Typically, spikes in FinTech funding are driven by a handful of massive mega-rounds. However, Q1 2026 broke this trend. The simultaneous rise in both total investment and deal volume points to a genuine, broad-based recovery across the industry, rather than artificial inflation from a few isolated deals.

Reflecting this shift, the average deal size in Q1 2026 was $23.8 million. This is a 13% decline from the $27.4 million average recorded in Q1 2025 and sits below the full-year 2025 average of $32 million. The lower average deal size suggests that capital is being distributed more democratically among a larger pool of growing companies.

To put this performance into perspective, Q1 2026 has already secured 21% of the total funding and 29% of the total deal volume recorded during the entirety of 2025 ($52.1 billion across 1,627 deals).

Investors Pivot to Under-$100m Transactions

An analysis of deal sizes during the first quarter reveals positive momentum across all funding tiers, but the most striking growth occurred below the $100 million mark.

Transactions under $100 million accumulated $6 billion in Q1 2026—a 29% increase from the $4.7 billion raised in Q1 2025. This segment accounted for a dominant 54% share of the entire quarter’s funding.

Meanwhile, mega-deals valued at $100 million or more contributed $5.1 billion to the quarterly total. While this is a modest 4% increase from the $4.9 billion raised in Q1 2025, their overall market share of total funding fell from 51% to 46%.

This is a notable departure from 2025, where large-scale transactions dominated the market, accounting for 62% ($32.4 billion) of the year’s total capital. The narrowing gap in Q1 2026 suggests that investors are increasingly looking to support highly scalable, early-to-mid-stage businesses rather than concentrating capital solely on late-stage industry giants.

Corgi Leads the Charge with $108m for AI-Native Insurtech

One of the standout success stories of the quarter was the $108 million funding round secured by Corgi, an AI-native full-stack insurance platform built specifically for high-growth startups.

The impressive capital raise, which combined a Series A and a prior seed round, attracted backing from an elite group of venture capital firms. Investors included Y Combinator, Kindred Ventures, Contrary, Glade Brook Capital Partners, Seven Stars, Leblon Capital, Fellows Fund, Alumni Ventures, and Quadri Ventures.

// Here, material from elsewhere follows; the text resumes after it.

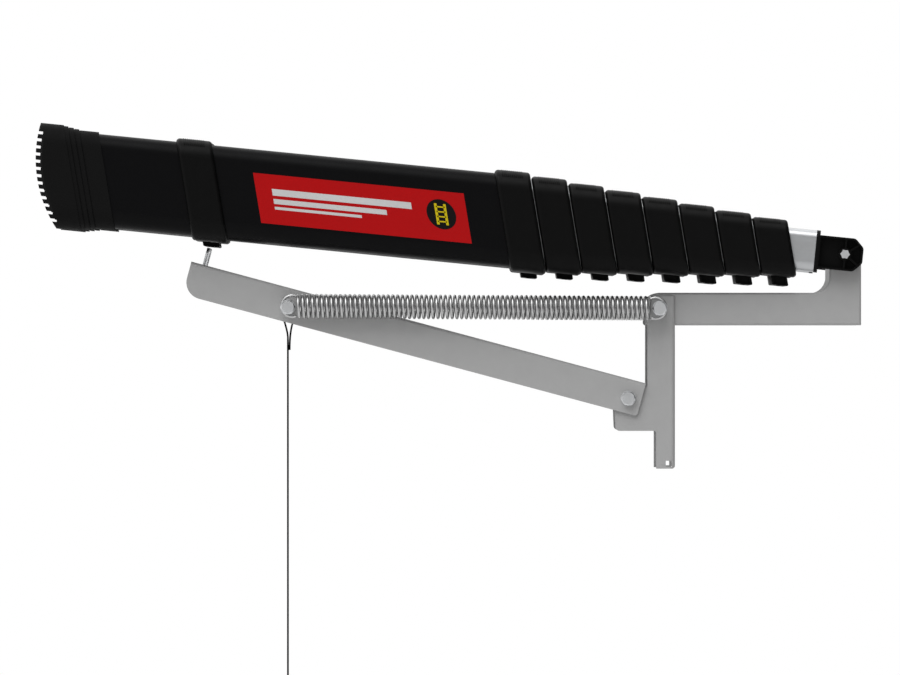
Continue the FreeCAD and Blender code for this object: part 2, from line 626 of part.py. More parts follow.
# The crossbar is a tube welded between the links' inner faces
bar = rod(CROSSBAR_R, CROSSBAR - V(0, LINK_Y, 0), CROSSBAR + V(0, LINK_Y, 0))
bar = bar.cut(rod(CROSSBAR_R - CROSSBAR_WALL, CROSSBAR - V(0, 200, 0), CROSSBAR + V(0, 200, 0)))
export("link_crossbar", [bar])


# ---- lift arm, hook, rod and bolts ---------------------------------------------------------------

def lift_arm():
    """One folded sheet: two side plates joined by straps of the top web. Local X runs along it."""
    points = [(0, 0), (0, -ARM_DEPTH), (ARM_LENGTH, -ARM_DEPTH), (ARM_LENGTH, 0)]
    cheek = plate(points, [0, 15.5, 3.0, 0], ARM_Y, ARM_Y + SHEET)
    web = Part.makeBox(ARM_LENGTH, 2 * (ARM_Y + SHEET), SHEET, V(0, -ARM_Y - SHEET, -SHEET))
    arm = web.fuse([cheek, mirrored(cheek)]).removeSplitter()
    bends = [e for e in arm.Edges if e.BoundBox.XLength > ARM_LENGTH - 1 and abs(e.BoundBox.ZMin) < 0.01
             and abs(abs(e.BoundBox.YMin) - ARM_Y - SHEET) < 0.01]
    arm = arm.makeFillet(SHEET, bends)
    windows = [(-1, 24), (64, 330), (372, ARM_LENGTH + 1)]
    for low, high in windows:
        corners = [V(low, -ARM_FLANGE_Y, 1), V(high, -ARM_FLANGE_Y, 1),
                   V(high, ARM_FLANGE_Y, 1), V(low, ARM_FLANGE_Y, 1)]
        arm = arm.cut(Part.Face(outline(corners, [8.0] * 4)).extrude(V(0, 0, -SHEET - 2)))
    holes = [rod(SHANK, V(s, -200, -ARM_BOLT_D), V(s, 200, -ARM_BOLT_D))
             for s in (ARM_BOLT_S, ARM_PIVOT_S)]
    seat = ARM_Y + HOOK_SEAT
    holes.append(rod(HOOK_WIRE + 0.1, V(HOOK_S, -seat, -HOOK_D), V(HOOK_S, seat, -HOOK_D)))
    return arm.cut(holes)


export("lift_arm", [on_arm(lift_arm())])


def wire_path(points, bend):
    """An open path of straight runs joined by arcs of one radius."""
    edges = []
    start = points[0]
    for before, corner, after in zip(points, points[1:], points[2:]):
        back = (before - corner).normalize()
        on = (after - corner).normalize()
        half = back.getAngle(on) / 2
        cut = bend / math.tan(half)
        near = bend / math.sin(half) - bend
        edges.append(Part.LineSegment(start, corner + back * cut).toShape())
        middle = (back + on).normalize()
        edges.append(Part.Arc(corner + back * cut, corner + middle * near, corner + on * cut).toShape())
        start = corner + on * cut
    edges.append(Part.LineSegment(start, points[-1]).toShape())
    return Part.Wire(edges)


def swept(path, radius):
    first = path.Edges[0]
    direction = first.tangentAt(first.FirstParameter)
    profile = Part.Wire(Part.makeCircle(radius, first.valueAt(first.FirstParameter), direction))
    return path.makePipeShell([profile], True, False)


wire_end = ARM_Y + HOOK_SEAT - 0.2
hook_points = [V(HOOK_S, -wire_end, -HOOK_D), V(HOOK_S, -HOOK_Y, -HOOK_D),
               V(HOOK_S, -HOOK_Y, HOOK_RISE - HOOK_WIRE), V(HOOK_S, HOOK_Y, HOOK_RISE - HOOK_WIRE),
               V(HOOK_S, HOOK_Y, -HOOK_D), V(HOOK_S, wire_end, -HOOK_D)]
export("hook_bail", [on_arm(swept(wire_path(hook_points, 4.0), HOOK_WIRE))])

# The cross rod is a sleeve between the arm's sides, clamped by a bolt at each end
sleeve = rod(CROSS_ROD_R, SPRING_BOLT - V(0, ARM_Y, 0), SPRING_BOLT + V(0, ARM_Y, 0))
export("arm_cross_rod", [sleeve.cut(rod(SHANK, SPRING_BOLT - V(0, 200, 0), SPRING_BOLT + V(0, 200, 0)))])

loop_out = SPRING_Y + SPRING_WIRE + 0.3
loop_in = SPRING_Y - SPRING_WIRE - 0.3
pivot = bolt(ARM_PIVOT, ARM_Y + SHEET, BRACKET_Y - 0.3 - NUT_THICK - 2, BRACKET_Y - 0.3)
holder = bolt(SPRING_BOLT, loop_out, ARM_Y - 30, None, (ARM_Y + SHEET, loop_in))
export("arm_bolts", [pivot, mirrored(pivot), holder, mirrored(holder)])

long_bolt = bolt(LINK_PIVOT, loop_out, LINK_Y - 0.4 - NUT_THICK - 2, LINK_Y - 0.4,
                 (BRACKET_Y + SHEET, loop_in))
export("link_pivot_bolts", [long_bolt, mirrored(long_bolt)])


# ---- springs -----------------------------------------------------------------------------------

reach = SPRING_BOLT - LINK_PIVOT
spring_line = V(reach.x, 0, reach.z).normalize()
near_loop = LINK_PIVOT + spring_line * SPRING_HANG + V(0, SPRING_Y, 0)
far_loop = SPRING_BOLT - spring_line * SPRING_HANG + V(0, SPRING_Y, 0)
near_coil = near_loop + spring_line * SPRING_BODY_GAP
far_coil = far_loop - spring_line * SPRING_BODY_GAP


def end_loop(centre, inwards):
    """The wire ring at a spring's end, open where the first coil meets it."""
    ring = Part.makeTorus(SPRING_LOOP_R, SPRING_WIRE, centre, V(0, 1, 0))
    block = Part.makeBox(40, 40, 40, V(0, -20, -20))
    turn = FreeCAD.Rotation(V(1, 0, 0), inwards)
    place = FreeCAD.Placement(centre + inwards * SPRING_BODY_GAP, turn)
    return ring.cut(block.transformed(place.toMatrix()))


coils = rod(SPRING_R, near_coil, far_coil)
coils = coils.cut(rod(SPRING_R - 2 * SPRING_WIRE, near_coil - spring_line, far_coil + spring_line))
spring = coils.fuse(end_loop(near_loop, spring_line)).removeSplitter()
export("lift_springs", [spring, mirrored(spring)])
far_end = end_loop(far_loop, spring_line * -1)
export("lift_spring_ends", [far_end, mirrored(far_end)])


# ---- pull cord -----------------------------------------------------------------------------------

# The route in X and Z from the cross rod's centre: the tail, round the rod, and the long drop.
CORD_ROUTE = [(0.85, -39.4), (0.85, -24.0), (8.31, 1.51), (3.78, 7.55), (-3.78, 7.55),
              (-8.31, 1.51), (-0.8, -24.0), (-0.75, CORD_END_Z - SPRING_BOLT.z)]


def cord_path():
    """Straight runs joined by tangent arcs, each as large as its runs allow."""
    points = [SPRING_BOLT + V(x, 0, z) for x, z in CORD_ROUTE]
    edges = []
    start = points[0]
    for before, corner, after in zip(points, points[1:], points[2:]):
        back = before - corner
        on = after - corner
        cut = 0.45 * min(back.Length, on.Length)
        back.normalize()
        on.normalize()
        half = back.getAngle(on) / 2
        radius = cut * math.tan(half)
        near = radius / math.sin(half) - radius
        print("cord bend radius %.1f" % radius)
        edges.append(Part.LineSegment(start, corner + back * cut).toShape())
        middle = (back + on).normalize()
        edges.append(Part.Arc(corner + back * cut, corner + middle * near, corner + on * cut).toShape())
        start = corner + on * cut
    edges.append(Part.LineSegment(start, points[-1]).toShape())
    return Part.Wire(edges)


path = cord_path()
cord = swept(path, CORD_R)
print("cord length %.1f, volume ratio %.4f" %
      (path.Length, cord.Volume / (math.pi * CORD_R ** 2 * path.Length)))
export("pull_cord", [cord])

# The knob is a turned drop with the cord knotted inside it
knob_top = SPRING_BOLT + V(CORD_ROUTE[-1][0], 0, CORD_ROUTE[-1][1])
profile = [knob_top, knob_top + V(KNOB_NECK_R, 0, 0), knob_top + V(KNOB_R, 0, -KNOB_WAIST),
           knob_top + V(KNOB_R - 3.0, 0, -KNOB_HEIGHT), knob_top + V(0, 0, -KNOB_HEIGHT)]
knob = Part.Face(outline(profile, [0, 2.0, 8.0, 4.0, 0]))
export("pull_knob", [knob.revolve(knob_top, V(0, 0, 1), 360)])
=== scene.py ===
import json
import math
import bmesh
import bpy
from mathutils import Matrix, Vector


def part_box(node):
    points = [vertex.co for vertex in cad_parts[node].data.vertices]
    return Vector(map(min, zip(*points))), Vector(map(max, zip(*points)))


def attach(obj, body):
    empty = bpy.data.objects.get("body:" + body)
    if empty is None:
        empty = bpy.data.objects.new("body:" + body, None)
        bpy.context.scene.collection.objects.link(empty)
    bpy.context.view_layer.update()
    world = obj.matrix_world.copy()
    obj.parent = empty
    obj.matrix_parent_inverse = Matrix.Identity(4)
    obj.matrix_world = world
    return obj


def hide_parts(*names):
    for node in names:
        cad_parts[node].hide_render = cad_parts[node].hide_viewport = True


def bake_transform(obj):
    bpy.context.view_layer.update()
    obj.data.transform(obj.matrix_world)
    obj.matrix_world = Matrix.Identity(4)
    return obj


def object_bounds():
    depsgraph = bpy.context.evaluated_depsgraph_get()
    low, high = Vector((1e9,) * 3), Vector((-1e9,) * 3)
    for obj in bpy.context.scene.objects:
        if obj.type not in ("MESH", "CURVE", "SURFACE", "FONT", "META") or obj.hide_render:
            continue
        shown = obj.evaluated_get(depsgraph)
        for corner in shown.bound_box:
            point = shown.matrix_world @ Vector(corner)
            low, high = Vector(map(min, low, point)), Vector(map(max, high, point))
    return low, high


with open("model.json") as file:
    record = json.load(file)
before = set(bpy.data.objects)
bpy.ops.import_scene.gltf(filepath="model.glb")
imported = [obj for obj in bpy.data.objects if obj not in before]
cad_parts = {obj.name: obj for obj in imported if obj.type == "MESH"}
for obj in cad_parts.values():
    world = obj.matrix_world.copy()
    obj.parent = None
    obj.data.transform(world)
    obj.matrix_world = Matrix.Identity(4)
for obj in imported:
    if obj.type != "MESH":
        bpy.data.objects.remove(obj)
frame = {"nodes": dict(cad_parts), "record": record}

cad_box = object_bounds()
joints = {joint["name"]: joint for joint in frame["record"]["behaviour"]["joints"]}


# ---- mounting bracket --------------------------------------------------------------------------
# A 3 mm steel sheet folded to a U and screwed to the hatch frame. It is powder coated in a matte
# light grey: the coat flows out to a faint orange peel and is a little uneven in gloss.

def linear(code):
    """An sRGB colour written as hex, as linear red, green, blue and alpha."""
    parts = [int(code[i:i + 2], 16) / 255 for i in (1, 3, 5)]
    return [p / 12.92 if p <= 0.04045 else ((p + 0.055) / 1.055) ** 2.4 for p in parts] + [1.0]


def add(tree, kind, values=None, links=None, **settings):
    """One shader node with its settings, its socket values and the sockets that feed it."""
    node = tree.nodes.new(kind)
    for name, value in settings.items():
        setattr(node, name, value)
    for socket, value in (values or {}).items():
        node.inputs[socket].default_value = value
    for socket, source in (links or {}).items():
        tree.links.new(source, node.inputs[socket])
    return node


# the ladder's own directions: along the stiles towards the feet, and across them to the rear
along = Vector(joints["slide_8"]["axis"])
rearward = along.cross(Vector((0, 1, 0)))
tilt = math.atan2(along.z, -along.x)


PATCH_GRAINS = 6            # a patch of colour and gloss is this many grains wide
NOISE_LOW, NOISE_HIGH = 0.3, 0.7    # nearly all of a noise lies between these


def surface(name, colours, grain_mm, relief_mm, roughness, metallic=0.0, stretch=1.0, ior=None,
            specular=0.5):
    """A material of two close colours in soft patches, with a relief and a gloss that vary.

    A stretch draws the patches out along the stiles, as an extrusion die does. roughness is
    (least, most), and a specular under a half is a surface that scatters.
    """
    material = bpy.data.materials.new(name)
    material.use_nodes = True
    tree = material.node_tree
    shader = tree.nodes["Principled BSDF"]
    place = add(tree, "ShaderNodeTexCoord").outputs["Object"]
    place = add(tree, "ShaderNodeMapping", {"Rotation": (0, -tilt, 0)}, {"Vector": place}).outputs[0]
    place = add(tree, "ShaderNodeMapping", {"Scale": (1 / stretch, 1, 1)}, {"Vector": place}).outputs[0]
    patches = add(tree, "ShaderNodeTexNoise",
                  {"Scale": 1000 / (PATCH_GRAINS * grain_mm), "Detail": 3.0}, {"Vector": place})
    colour = add(tree, "ShaderNodeMix", {6: linear(colours[0]), 7: linear(colours[1])},
                 {0: patches.outputs["Fac"]}, data_type="RGBA")
    gloss = add(tree, "ShaderNodeMapRange",
                {"From Min": NOISE_LOW, "From Max": NOISE_HIGH, "To Min": roughness[0],
                 "To Max": roughness[1]},
                {"Value": patches.outputs["Fac"]})
    grain = add(tree, "ShaderNodeTexNoise", {"Scale": 1000 / grain_mm, "Detail": 2.0}, {"Vector": place})
    bump = add(tree, "ShaderNodeBump", {"Strength": 1.0, "Distance": relief_mm / 1000},
               {"Height": grain.outputs["Fac"]})
    tree.links.new(colour.outputs[2], shader.inputs["Base Color"])
    tree.links.new(gloss.outputs["Result"], shader.inputs["Roughness"])
    tree.links.new(bump.outputs["Normal"], shader.inputs["Normal"])
    shader.inputs["Metallic"].default_value = metallic
    shader.inputs["Specular IOR Level"].default_value = specular
    if ior is not None:
        shader.inputs["IOR"].default_value = ior
    return material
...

With its recently secured regulatory approval to act as a full-stack carrier, Corgi maintains end-to-end control over underwriting, claims processing, and policy management. The company offers specialized insurance products tailored to venture-backed businesses, including directors’ and officers’ (D&O) liability, cyber risk, errors and omissions (E&O), commercial general liability, fiduciary liability, and dedicated AI liability coverage.

Since receiving its full regulatory green light in July 2025, Corgi’s modern, automated approach has driven rapid commercial success, pushing the company past $40 million in annual recurring revenue (ARR). The newly raised funds will go toward scaling Corgi’s core startup insurance lines, broadening coverage options, and optimizing its proprietary AI-driven operational systems.